Dietary patterns impacting the biological clock.

Caloric restriction, a dietary regimen with 20–40% daily calorie intake decrease, whilst maintaining meal frequency to avoid malnutrition or essential nutrients deficiency.
High-fat diet, a diet regimen containing a higher percentage of fat (≥45% energy by fat) with respect to a normal diet (≤10% fat).
Fasting mimicking diet, a plant-based diet program planned to accomplish fasting-like effects while supplying micronutrient nourishment (vitamins, minerals, etc.), whilst reducing the challenge of fasting.
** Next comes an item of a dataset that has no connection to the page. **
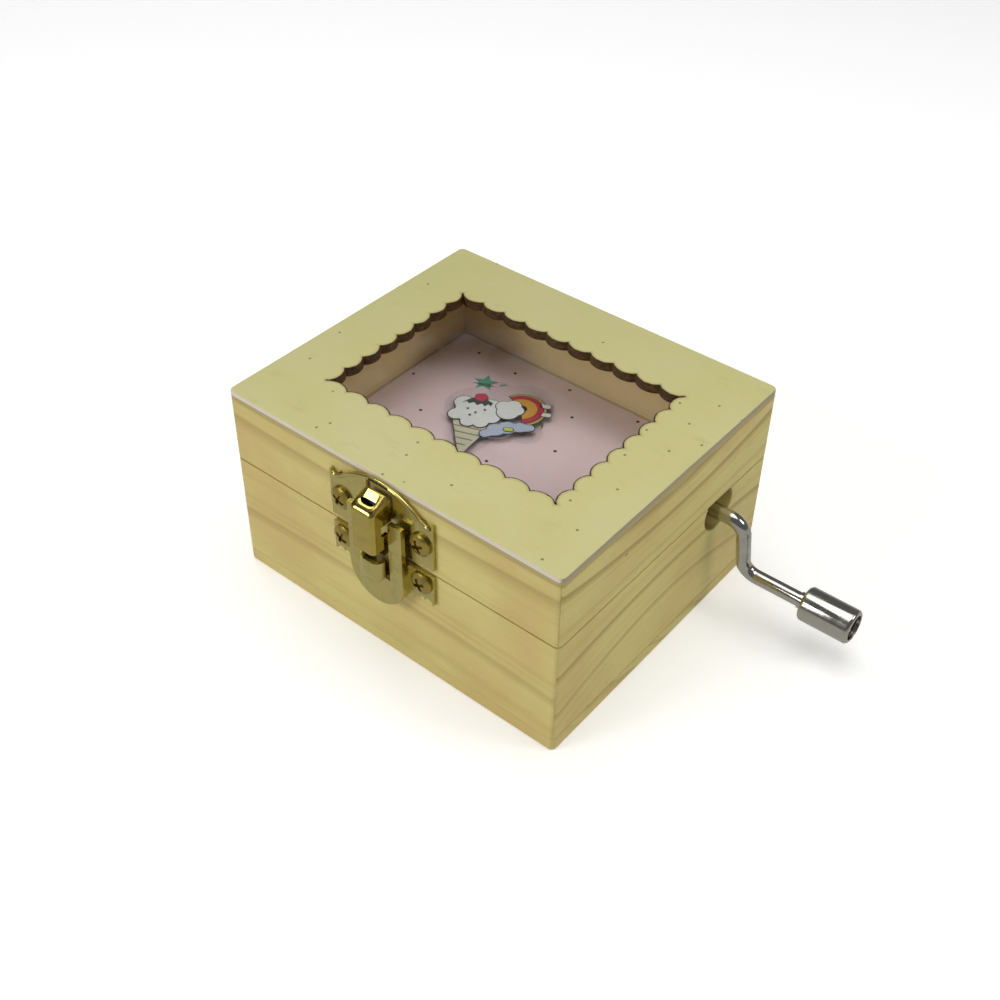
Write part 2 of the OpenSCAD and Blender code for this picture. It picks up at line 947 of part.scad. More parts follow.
module latch_keeper() {
    slot_z = keeper_top - fork_drop;
    sheet = 0.8;
    color(brass)
        difference() {
            union() {
                difference() {
                    on_front()
                        linear_extrude(latch_t)
                            keeper_outline();
                    on_front()
                        translate([0, 0, -eps])
                            linear_extrude(latch_t + 2 * eps)
                                tongue_outline(tongue_half - sheet, keeper_top + 1);
                }
                // Side wall of the raised tongue
                on_front()
                    linear_extrude(tongue_out)
                        difference() {
                            tongue_outline(tongue_half, keeper_top);
                            tongue_outline(tongue_half - sheet, keeper_top + 1);
                        }
                // Raised face of the tongue, forked around the lever
                on_front()
                    translate([0, 0, tongue_out - tongue_t])
                        linear_extrude(tongue_t)
                            difference() {
                                tongue_outline(tongue_half, tongue_top);
                                translate([-fork_half, slot_z])
                                    square([2 * fork_half, tongue_top]);
                            }
                keeper_lip();
            }
            on_front()
                for (s = [-1, 1])
                    translate([s * latch_screw_x, keeper_screw_z, -eps])
                        cylinder(d = wood_screw_d + 0.2, h = latch_t + 2 * eps);
        }
}

module latch_screws_at(z) {
    color(brass)
        on_front()
            for (s = [-1, 1])
                translate([s * latch_screw_x, z, latch_t])
                    rotate([0, 0, 25 * s])
                        screw(latch_head_d, head_h, wood_screw_d, screw_l);
}

module keeper_screws() {
    latch_screws_at(keeper_screw_z);
}

module latch_plate_screws() {
    latch_screws_at(upper_screw_z);
}

// ---- Hinges ----

// Puts a child at each hinge, with X along the pin and the origin on its axis
module at_hinges() {
    for (s = [-1, 1])
        translate([s * hinge_spacing / 2, hinge_y, hinge_z])
            children();
}

// Places an outward-pointing child at each hinge screw, above (1) or below (-1) the pin
module hinge_screw_places(up) {
    for (s = [-1, 1], k = [-1, 1])
        translate([
            s * hinge_spacing / 2 + k * hinge_screw_x,
            back_y,
            hinge_z + up * hinge_screw_up
        ])
            rotate([-90, 0, 0])
                children();
}

module knuckle(from_x, to_x) {
    bar_x(from_x, to_x, barrel_d);
}

// One leaf below the pin, with clear space left around the other leaf's knuckles
module hinge_leaf(own, other) {
    clear_z = barrel_d / 2 + 0.3;
    outer = back_y - hinge_y;
    difference() {
        translate([-hinge_w / 2, outer, -leaf_h])
            cube([hinge_w, leaf_t, leaf_h]);
        for (r = other)
            translate([r[0] - knuckle_gap, outer - eps, -clear_z])
                cube([r[1] - r[0] + 2 * knuckle_gap, leaf_t + 2 * eps, clear_z + eps]);
    }
    for (r = own)
        knuckle(r[0], r[1]);
}

side_knuckles = [
    [-hinge_w / 2, -middle_knuckle / 2 - knuckle_gap],
    [middle_knuckle / 2 + knuckle_gap, hinge_w / 2]
];
mid_knuckles = [[-middle_knuckle / 2, middle_knuckle / 2]];

module hinge_leaves_base() {
    color(brass)
        difference() {
            at_hinges()
                difference() {
                    hinge_leaf(side_knuckles, mid_knuckles);
                    bar_x(-hinge_w, hinge_w, hinge_pin_d);
                }
            hinge_screw_places(-1)
                translate([0, 0, -eps])
                    cylinder(d = hinge_screw_d + 0.2, h = leaf_t + 2 * eps);
        }
}

module hinge_leaves_lid() {
    color(brass)
        difference() {
            at_hinges()
                difference() {
                    mirror([0, 0, 1]) hinge_leaf(mid_knuckles, side_knuckles);
                    bar_x(-hinge_w, hinge_w, hinge_pin_d + 2 * running);
                }
            hinge_screw_places(1)
                translate([0, 0, -eps])
                    cylinder(d = hinge_screw_d + 0.2, h = leaf_t + 2 * eps);
        }
}

module hinge_pins() {
    color(steel)
        at_hinges()
            bar_x(-hinge_w / 2, hinge_w / 2, hinge_pin_d);
}

module hinge_screws_base() {
    color(brass)
        hinge_screw_places(-1)
            translate([0, 0, leaf_t])
                screw(hinge_head_d, 0.8, hinge_screw_d, 4);
}

module hinge_screws_lid() {
    color(brass)
        hinge_screw_places(1)
            translate([0, 0, leaf_t])
                screw(hinge_head_d, 0.8, hinge_screw_d, 4);
}

// ---- Lid ----

module lid_wall_z() {
    translate([0, 0, lid_z])
        children();
}

module lid_front_wall() {
    color(pine)
        difference() {
            lid_wall_z() front_wall_solid(lid_wall_h);
            on_front()
                for (s = [-1, 1])
                    translate([s * latch_screw_x, upper_screw_z, latch_t - screw_l])
                        cylinder(d = wood_screw_d, h = screw_l);
        }
}

module lid_back_wall() {
    color(pine)
        difference() {
            lid_wall_z() mirror([0, 1, 0]) front_wall_solid(lid_wall_h);
            hinge_screw_places(1)
                translate([0, 0, leaf_t - 4])
                    cylinder(d = hinge_screw_d, h = 4);
        }
}

module lid_left_wall() {
    color(pine)
        lid_wall_z() mirror([1, 0, 0]) side_wall_solid(lid_wall_h);
}

module lid_right_wall() {
    color(pine)
        lid_wall_z() side_wall_solid(lid_wall_h);
}

// Row of round lobes along X that narrow the window from one side
module lobe_row(length, count) {
    lobe_lap = 0.03;
    pitch = length / count;
    r = (pitch * pitch / 4 + scallop_depth * scallop_depth) / (2 * scallop_depth);
    for (i = [0 : count - 1])
        translate([-length / 2 + (i + 0.5) * pitch, scallop_depth - r])
            circle(r = r + lobe_lap);
}

module window_outline() {
    w = case_w - 2 * window_side;
    d = case_d - 2 * window_end;
    difference() {
        square([w, d], center = true);
        for (a = [0, 180])
            rotate(a) {
                translate([0, -d / 2])
                    lobe_row(w, round(w / scallop_pitch));
                translate([-w / 2, 0])
                    rotate(-90)
                        lobe_row(d, round(d / scallop_pitch));
            }
    }
}

module lid_top_panel() {
    color(pale_wood)
        translate([0, 0, top_z - panel_t])
            difference() {
                rounded_prism(case_w, case_d, panel_t, corner_r);
                translate([0, 0, -eps])
                    linear_extrude(panel_t + 2 * eps)
                        window_outline();
            }
}

module window_sheet() {
    color(clear)
        floor_sheet(top_z - panel_t - sheet_t, sheet_t, drop_in);
}

base_bottom_board();
base_front_wall();
base_back_wall();
base_left_wall();
base_right_wall();
platform_posts();
platform_board();
picture_card();
charm_pad();
acrylic_charm();
movement_bedplate();
movement_screws();
bearing_brackets();
bracket_screws();
comb();
comb_screws();
latch_keeper();
keeper_screws();
hinge_leaves_base();
hinge_screws_base();
hinge_pins();
lid_front_wall();
lid_back_wall();
lid_left_wall();
lid_right_wall();
lid_top_panel();
window_sheet();
hinge_leaves_lid();
hinge_screws_lid();
latch_plate();
latch_plate_screws();
latch_pivot_pin();
latch_lever();
crank_rod();
crank_worm();
crank_knob();
cylinder_arbor();
cylinder_drum();
cylinder_pins();
cylinder_wheel();
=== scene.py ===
"""Looks of a hand-cranked music box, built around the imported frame.

Metres, in the frame's own axes: the latch faces -Y, the crank side is +X, and up is +Z.
Textures are laid out in millimetres, because the wood's and the metal's detail is that small.
"""

import json
import math

import bmesh
import bpy
from mathutils import Matrix, Vector


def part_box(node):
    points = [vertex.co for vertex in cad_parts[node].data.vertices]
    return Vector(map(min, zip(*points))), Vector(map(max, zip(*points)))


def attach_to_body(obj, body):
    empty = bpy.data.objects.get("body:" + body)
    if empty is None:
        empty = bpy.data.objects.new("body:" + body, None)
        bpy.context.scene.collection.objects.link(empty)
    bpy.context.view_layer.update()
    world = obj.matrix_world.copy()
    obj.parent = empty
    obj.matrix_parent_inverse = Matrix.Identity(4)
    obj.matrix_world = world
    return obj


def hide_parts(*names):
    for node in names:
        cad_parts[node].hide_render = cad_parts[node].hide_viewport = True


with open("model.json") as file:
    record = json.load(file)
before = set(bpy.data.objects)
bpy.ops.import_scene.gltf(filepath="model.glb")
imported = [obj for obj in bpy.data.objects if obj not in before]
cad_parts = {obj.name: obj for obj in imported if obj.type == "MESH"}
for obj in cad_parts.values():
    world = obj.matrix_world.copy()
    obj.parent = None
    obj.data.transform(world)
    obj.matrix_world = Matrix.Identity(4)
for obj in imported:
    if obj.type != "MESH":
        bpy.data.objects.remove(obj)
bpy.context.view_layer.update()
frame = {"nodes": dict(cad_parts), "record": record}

MM = 0.001
BODY_OF = {
    node: body
    for body, nodes in frame["record"]["behaviour"]["bodies"].items()
    for node in nodes
}

# Case, from the frame
PANEL_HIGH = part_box("lid_top_panel")[1]
CASE_HALF = Vector((PANEL_HIGH.x, PANEL_HIGH.y)) / MM
TOP_Z = PANEL_HIGH.z / MM
CARD_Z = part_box("picture_card")[1].z
CHARM_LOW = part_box("acrylic_charm")[0]

# The window's scalloped outline, in millimetres
WINDOW_HALF = Vector((27.7, 20.05))
SCALLOPS = (10, 8)
SCALLOP_DEPTH = 1.1

# An edge whose faces turn by more than this is sharp
SHARP = math.radians(32)

# Widths of the rounded edges, in metres
WOOD_EDGE = 0.25 * MM
WORN_EDGE = 0.5 * MM
JOINT_EDGE = 0.12 * MM
SHEET_EDGE = 0.16 * MM
FINE_EDGE = 0.06 * MM


# ---- Camera, lights and floor ----


def make_camera():
    azimuth, elevation, roll = (math.radians(a) for a in (38.68, 39.36, 0.97))
    distance, slide, lift = 0.28655, -0.00029, 0.02223
    focal = 1.353
    back = Vector((
        math.sin(azimuth) * math.cos(elevation),
        -math.cos(azimuth) * math.cos(elevation),
        math.sin(elevation),
    ))
    level = Vector((math.cos(azimuth), math.sin(azimuth), 0))
    upright = back.cross(level)
    right = level * math.cos(roll) + upright * math.sin(roll)
    up = upright * math.cos(roll) - level * math.sin(roll)
    data = bpy.data.cameras.new("camera")
    data.sensor_width = 36
    data.lens = focal * data.sensor_width
    data.shift_y = -0.05
    data.clip_start = 0.01
    camera = bpy.data.objects.new("camera", data)
    turn = Matrix((right, up, back)).transposed()
    camera.matrix_world = (
        Matrix.Translation(back * distance + right * slide + up * lift) @ turn.to_4x4()
    )
    bpy.context.collection.objects.link(camera)
    bpy.context.scene.camera = camera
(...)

It consists of proprietary vegetable-based soups, energy bars, energy drinks, chip snacks, chamomile flower tea, and a vegetable supplement formula tablet; the diet program consists of a 5 day regimen: day 1 of the diet supplies 1.090 kcal (10% protein, 56% fat, 34% carbohydrate), days 2–5 are identical in formulation and provide 725 kcal (9% protein, 44% fat, 47% carbohydrate).
Intermittent fasting, consumption of water exclusively or very low calorie (~500 kcal/die) diet for less than 24 h followed by normal feeding for 1–2 days.
Periodic fasting, a dietary pattern entailing 2 or more days of no food consumption repeated after no <1 week of regular feeding.
Time restricted feeding, a daily eating pattern in which all nutrient intake occurs within a few hours (usually <12 h) every day, with no overt attempt to alter quantities, proportions, variety, or combination of different foods, drinks, and nutrients.
Ketogenic diet, a high-fat diet with sufficient protein and very-low-carbohydrate intake triggering a switch to fatty acid β-oxidation as an energy source.